Co-Existence shifts to DG SANCO
The Commission has taken a two pronged approach to its proposals on GMO policy comprising both legislative and non-legislative changes which foresee an end to the validation of EU-wide authorisation licenses for GM cultivation under the principle of the common market. The first, non-legislative, element comprises a Commission Recommendation on national co-existence measures, which allows Member States to establish GMO free zones and adopt stricter measures to prevent the unintended presence of GM products in other goods. Effective immediately, it replaces the 2003 Commission guidance on co-existence.
Effectively, the recommendation gives a green light to allowing Member States to instigate a de facto ban on GMO cultivation by providing clear guidance on how co-existence rules may be put in place.

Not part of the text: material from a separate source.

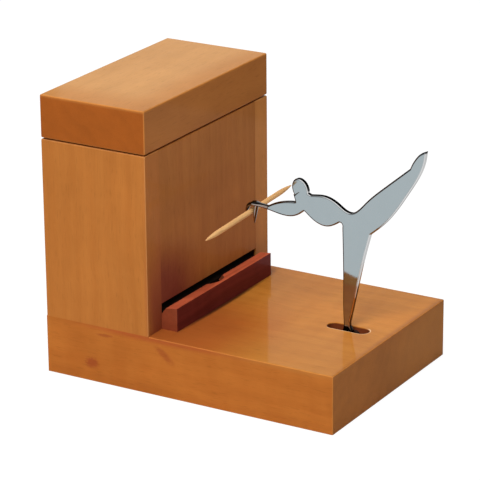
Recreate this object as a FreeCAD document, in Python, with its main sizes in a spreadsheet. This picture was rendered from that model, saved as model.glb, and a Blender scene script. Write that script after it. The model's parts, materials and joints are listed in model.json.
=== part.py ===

The introduction of these new rules also sees a shift in competence for their application from DG AGRI to DG SANCO – the EU’s health and consumer affairs directorate. Health Commissioner John Dalli welcomed the move, hailing it as a ‘positive step’.
The second element of the new GMO package involves legislative proposals to amend Directive 2001/18/EC. The proposed insertion of Article 26b gives Member States the power to restrict or ban the cultivation of GM crops on all or part of their territory on grounds other than those covered by EU health and environmental risk assessments, such as socio-economic considerations. In the accompanying Commission Communication the Commission outlines that this new approach is ‘necessary to achieve the right balance between maintaining the EU system of authorisation based on scientific assessment of health and environment risks and the need to grant freedom to Member States to address specific national, regional or local issues raised by the cultivation of GMOs’.
NGOs and industry left unsatisfied
NGOs have argued that the proposals do not go far enough, dubbing them a thinly veiled attempt to lure Member States into supporting a lower regulated approval system for GMOs. Industry officials have equally bemoaned the fact that this could allow Member States to ban GMOs without providing sufficient scientific reasoning. Both sides, however, expressed fears over the legal vulnerability of the proposals, and since the plans have been launched the Commission has granted approval for the import of five new GMO maize varieties for food and feed purposes.
It is expected that the Belgian Presidency will continue discussions on these proposals at the Agriculture and Environment Councils scheduled for September and October.